Stated problem: Reproduce all of the data word for word.

[Stored items]
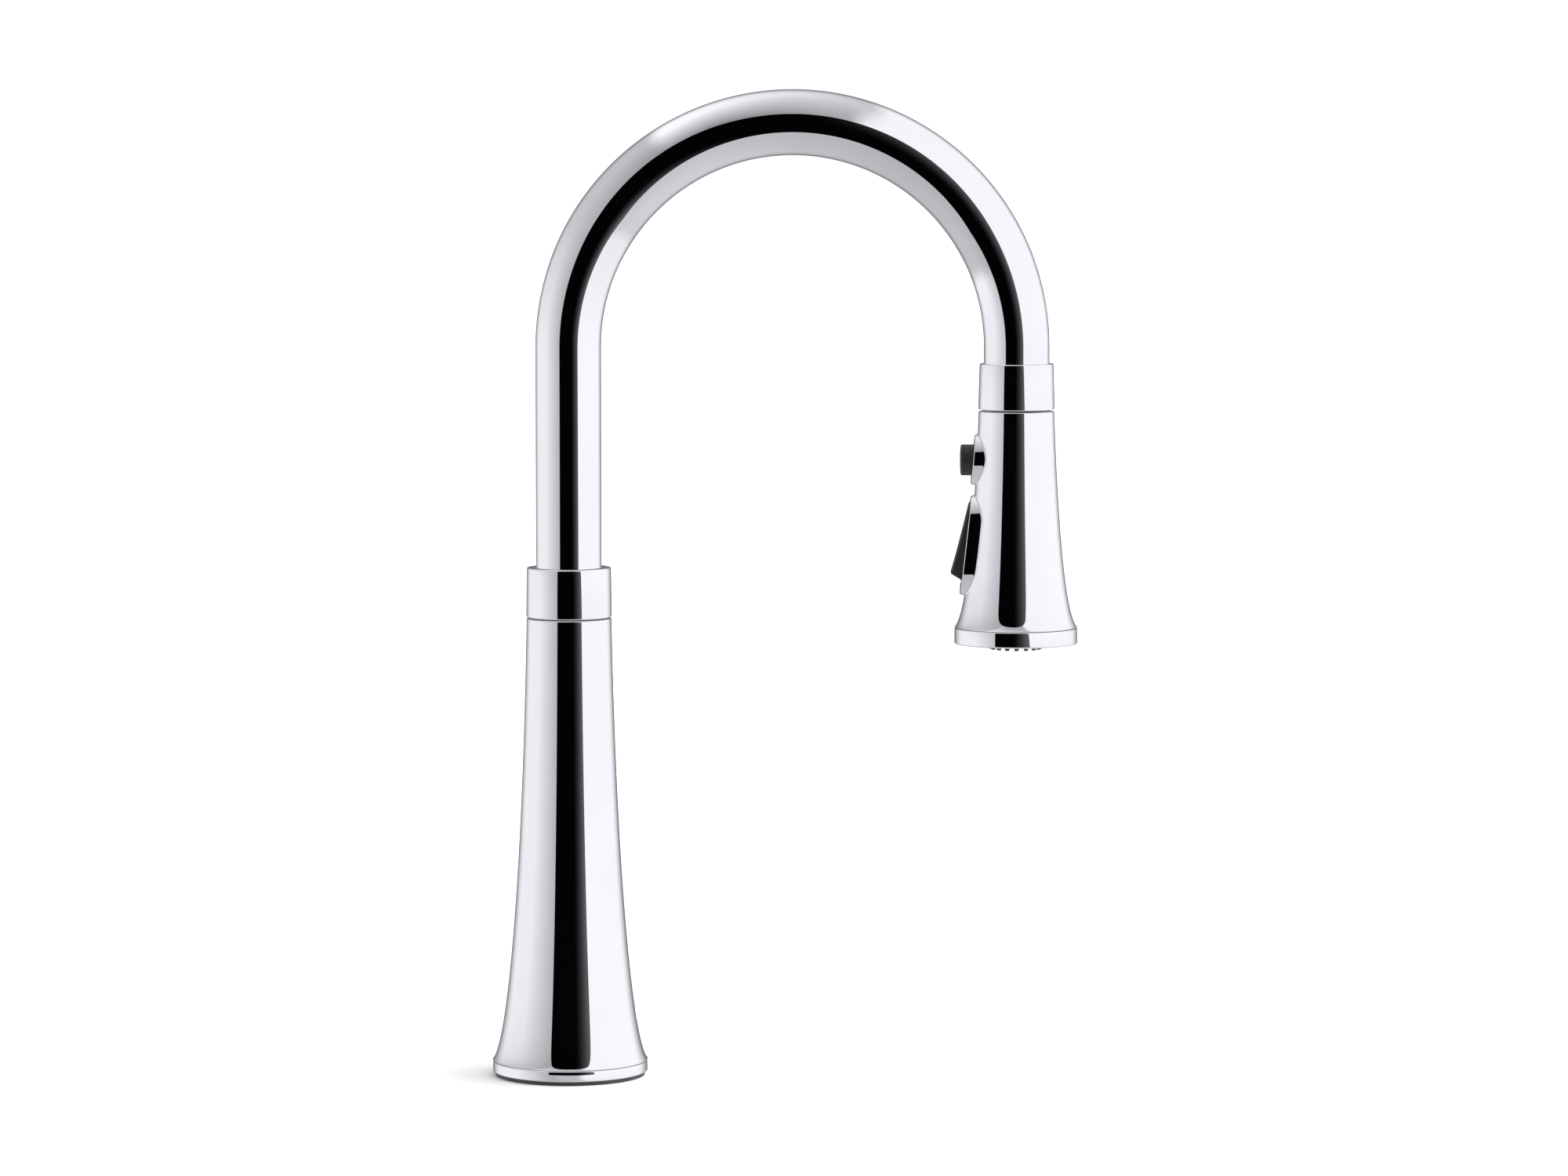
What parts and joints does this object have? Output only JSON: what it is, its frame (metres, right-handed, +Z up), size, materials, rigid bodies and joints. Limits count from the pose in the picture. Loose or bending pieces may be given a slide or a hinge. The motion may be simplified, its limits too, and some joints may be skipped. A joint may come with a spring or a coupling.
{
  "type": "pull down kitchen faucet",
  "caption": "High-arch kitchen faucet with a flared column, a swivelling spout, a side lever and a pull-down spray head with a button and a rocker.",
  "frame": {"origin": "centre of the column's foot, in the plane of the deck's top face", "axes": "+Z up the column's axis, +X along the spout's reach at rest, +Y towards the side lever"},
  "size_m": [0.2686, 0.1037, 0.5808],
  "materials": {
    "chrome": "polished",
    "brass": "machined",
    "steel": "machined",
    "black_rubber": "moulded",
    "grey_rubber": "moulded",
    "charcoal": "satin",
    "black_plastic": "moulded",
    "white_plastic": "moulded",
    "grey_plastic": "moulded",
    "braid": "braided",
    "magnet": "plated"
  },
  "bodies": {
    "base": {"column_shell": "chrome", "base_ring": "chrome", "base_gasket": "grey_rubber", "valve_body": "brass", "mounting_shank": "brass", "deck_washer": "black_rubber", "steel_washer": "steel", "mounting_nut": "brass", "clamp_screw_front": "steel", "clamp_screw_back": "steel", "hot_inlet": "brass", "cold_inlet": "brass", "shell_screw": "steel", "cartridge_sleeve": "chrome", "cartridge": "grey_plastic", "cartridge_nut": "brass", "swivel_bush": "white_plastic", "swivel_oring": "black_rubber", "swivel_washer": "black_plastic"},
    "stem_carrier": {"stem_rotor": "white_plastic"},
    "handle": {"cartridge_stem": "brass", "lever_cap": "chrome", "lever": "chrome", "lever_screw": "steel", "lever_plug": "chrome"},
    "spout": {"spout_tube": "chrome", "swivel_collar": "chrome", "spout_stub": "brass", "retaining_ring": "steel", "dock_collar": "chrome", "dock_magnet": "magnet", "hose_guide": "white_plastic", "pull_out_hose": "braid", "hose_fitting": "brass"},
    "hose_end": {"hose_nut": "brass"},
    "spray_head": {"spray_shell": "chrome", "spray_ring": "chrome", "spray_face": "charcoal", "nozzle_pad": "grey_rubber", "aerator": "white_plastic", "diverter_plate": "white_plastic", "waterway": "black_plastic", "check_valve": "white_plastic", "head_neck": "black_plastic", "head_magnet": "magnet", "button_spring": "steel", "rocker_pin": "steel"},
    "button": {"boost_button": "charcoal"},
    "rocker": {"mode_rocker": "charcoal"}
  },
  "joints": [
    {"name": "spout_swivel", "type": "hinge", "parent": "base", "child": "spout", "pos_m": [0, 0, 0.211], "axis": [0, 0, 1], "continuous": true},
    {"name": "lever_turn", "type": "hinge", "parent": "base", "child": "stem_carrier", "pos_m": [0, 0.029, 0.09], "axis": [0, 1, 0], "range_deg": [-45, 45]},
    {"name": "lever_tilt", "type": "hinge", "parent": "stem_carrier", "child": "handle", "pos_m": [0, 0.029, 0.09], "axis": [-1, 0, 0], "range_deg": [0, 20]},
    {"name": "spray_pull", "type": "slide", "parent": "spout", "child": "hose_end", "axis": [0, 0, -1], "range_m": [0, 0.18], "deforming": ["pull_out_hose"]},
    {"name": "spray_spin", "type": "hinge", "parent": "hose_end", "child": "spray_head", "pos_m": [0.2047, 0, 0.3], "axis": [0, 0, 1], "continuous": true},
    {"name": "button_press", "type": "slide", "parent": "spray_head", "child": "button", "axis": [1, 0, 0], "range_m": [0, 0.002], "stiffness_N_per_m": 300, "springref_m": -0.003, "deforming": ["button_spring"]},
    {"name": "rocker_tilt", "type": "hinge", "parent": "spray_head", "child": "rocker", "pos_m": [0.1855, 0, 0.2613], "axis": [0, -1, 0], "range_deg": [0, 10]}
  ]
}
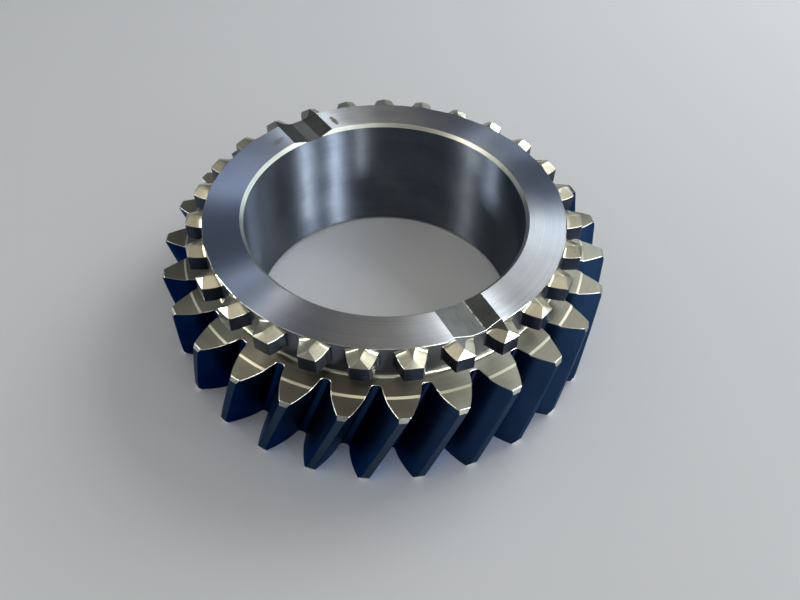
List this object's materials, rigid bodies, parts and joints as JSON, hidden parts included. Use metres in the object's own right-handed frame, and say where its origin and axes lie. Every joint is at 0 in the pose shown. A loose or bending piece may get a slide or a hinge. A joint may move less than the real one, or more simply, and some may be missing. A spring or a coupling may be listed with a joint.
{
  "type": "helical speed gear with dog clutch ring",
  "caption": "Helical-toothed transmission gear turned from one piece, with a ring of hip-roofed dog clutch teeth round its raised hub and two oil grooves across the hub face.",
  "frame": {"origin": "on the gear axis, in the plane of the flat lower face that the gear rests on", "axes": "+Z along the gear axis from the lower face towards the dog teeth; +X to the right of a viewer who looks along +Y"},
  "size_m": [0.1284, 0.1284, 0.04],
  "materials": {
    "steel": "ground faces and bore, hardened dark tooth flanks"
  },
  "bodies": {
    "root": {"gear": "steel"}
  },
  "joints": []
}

Response to the exercise:
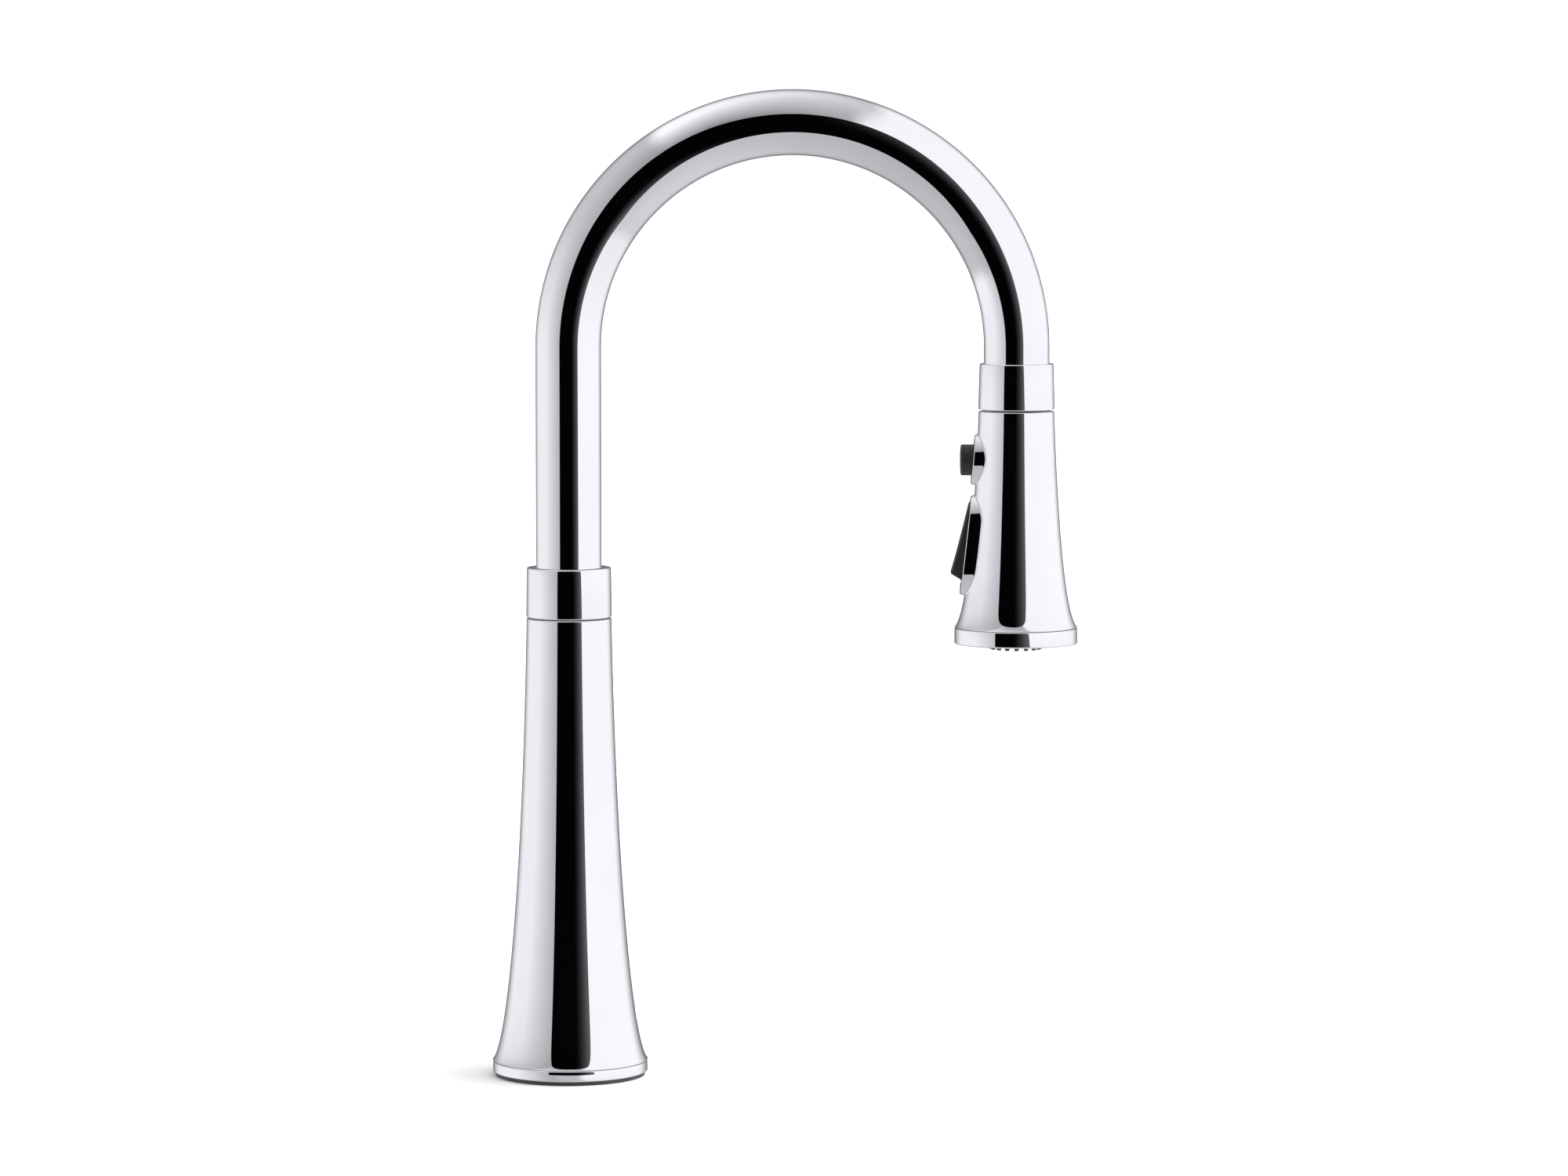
What parts and joints does this object have? Output only JSON: what it is, its frame (metres, right-handed, +Z up), size, materials, rigid bodies and joints. Limits count from the pose in the picture. Loose or bending pieces may be given a slide or a hinge. The motion may be simplified, its limits too, and some joints may be skipped. A joint may come with a spring or a coupling.
{
  "type": "pull down kitchen faucet",
  "caption": "High-arch kitchen faucet with a flared column, a swivelling spout, a side lever and a pull-down spray head with a button and a rocker.",
  "frame": {"origin": "centre of the column's foot, in the plane of the deck's top face", "axes": "+Z up the column's axis, +X along the spout's reach at rest, +Y towards the side lever"},
  "size_m": [0.2686, 0.1037, 0.5808],
  "materials": {
    "chrome": "polished",
    "brass": "machined",
    "steel": "machined",
    "black_rubber": "moulded",
    "grey_rubber": "moulded",
    "charcoal": "satin",
    "black_plastic": "moulded",
    "white_plastic": "moulded",
    "grey_plastic": "moulded",
    "braid": "braided",
    "magnet": "plated"
  },
  "bodies": {
    "base": {"column_shell": "chrome", "base_ring": "chrome", "base_gasket": "grey_rubber", "valve_body": "brass", "mounting_shank": "brass", "deck_washer": "black_rubber", "steel_washer": "steel", "mounting_nut": "brass", "clamp_screw_front": "steel", "clamp_screw_back": "steel", "hot_inlet": "brass", "cold_inlet": "brass", "shell_screw": "steel", "cartridge_sleeve": "chrome", "cartridge": "grey_plastic", "cartridge_nut": "brass", "swivel_bush": "white_plastic", "swivel_oring": "black_rubber", "swivel_washer": "black_plastic"},
    "stem_carrier": {"stem_rotor": "white_plastic"},
    "handle": {"cartridge_stem": "brass", "lever_cap": "chrome", "lever": "chrome", "lever_screw": "steel", "lever_plug": "chrome"},
    "spout": {"spout_tube": "chrome", "swivel_collar": "chrome", "spout_stub": "brass", "retaining_ring": "steel", "dock_collar": "chrome", "dock_magnet": "magnet", "hose_guide": "white_plastic", "pull_out_hose": "braid", "hose_fitting": "brass"},
    "hose_end": {"hose_nut": "brass"},
    "spray_head": {"spray_shell": "chrome", "spray_ring": "chrome", "spray_face": "charcoal", "nozzle_pad": "grey_rubber", "aerator": "white_plastic", "diverter_plate": "white_plastic", "waterway": "black_plastic", "check_valve": "white_plastic", "head_neck": "black_plastic", "head_magnet": "magnet", "button_spring": "steel", "rocker_pin": "steel"},
    "button": {"boost_button": "charcoal"},
    "rocker": {"mode_rocker": "charcoal"}
  },
  "joints": [
    {"name": "spout_swivel", "type": "hinge", "parent": "base", "child": "spout", "pos_m": [0, 0, 0.211], "axis": [0, 0, 1], "continuous": true},
    {"name": "lever_turn", "type": "hinge", "parent": "base", "child": "stem_carrier", "pos_m": [0, 0.029, 0.09], "axis": [0, 1, 0], "range_deg": [-45, 45]},
    {"name": "lever_tilt", "type": "hinge", "parent": "stem_carrier", "child": "handle", "pos_m": [0, 0.029, 0.09], "axis": [-1, 0, 0], "range_deg": [0, 20]},
    {"name": "spray_pull", "type": "slide", "parent": "spout", "child": "hose_end", "axis": [0, 0, -1], "range_m": [0, 0.18], "deforming": ["pull_out_hose"]},
    {"name": "spray_spin", "type": "hinge", "parent": "hose_end", "child": "spray_head", "pos_m": [0.2047, 0, 0.3], "axis": [0, 0, 1], "continuous": true},
    {"name": "button_press", "type": "slide", "parent": "spray_head", "child": "button", "axis": [1, 0, 0], "range_m": [0, 0.002], "stiffness_N_per_m": 300, "springref_m": -0.003, "deforming": ["button_spring"]},
    {"name": "rocker_tilt", "type": "hinge", "parent": "spray_head", "child": "rocker", "pos_m": [0.1855, 0, 0.2613], "axis": [0, -1, 0], "range_deg": [0, 10]}
  ]
}
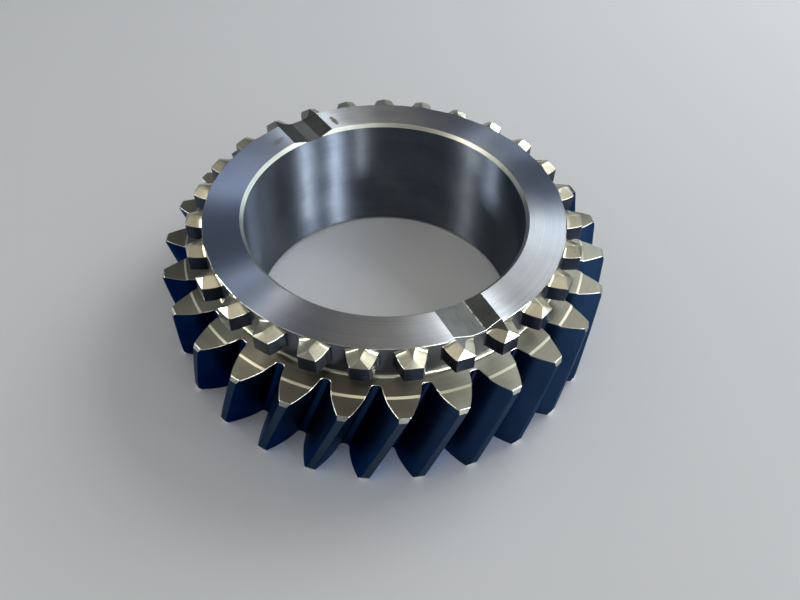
List this object's materials, rigid bodies, parts and joints as JSON, hidden parts included. Use metres in the object's own right-handed frame, and say where its origin and axes lie. Every joint is at 0 in the pose shown. A loose or bending piece may get a slide or a hinge. A joint may move less than the real one, or more simply, and some may be missing. A spring or a coupling may be listed with a joint.
{
  "type": "helical speed gear with dog clutch ring",
  "caption": "Helical-toothed transmission gear turned from one piece, with a ring of hip-roofed dog clutch teeth round its raised hub and two oil grooves across the hub face.",
  "frame": {"origin": "on the gear axis, in the plane of the flat lower face that the gear rests on", "axes": "+Z along the gear axis from the lower face towards the dog teeth; +X to the right of a viewer who looks along +Y"},
  "size_m": [0.1284, 0.1284, 0.04],
  "materials": {
    "steel": "ground faces and bore, hardened dark tooth flanks"
  },
  "bodies": {
    "root": {"gear": "steel"}
  },
  "joints": []
}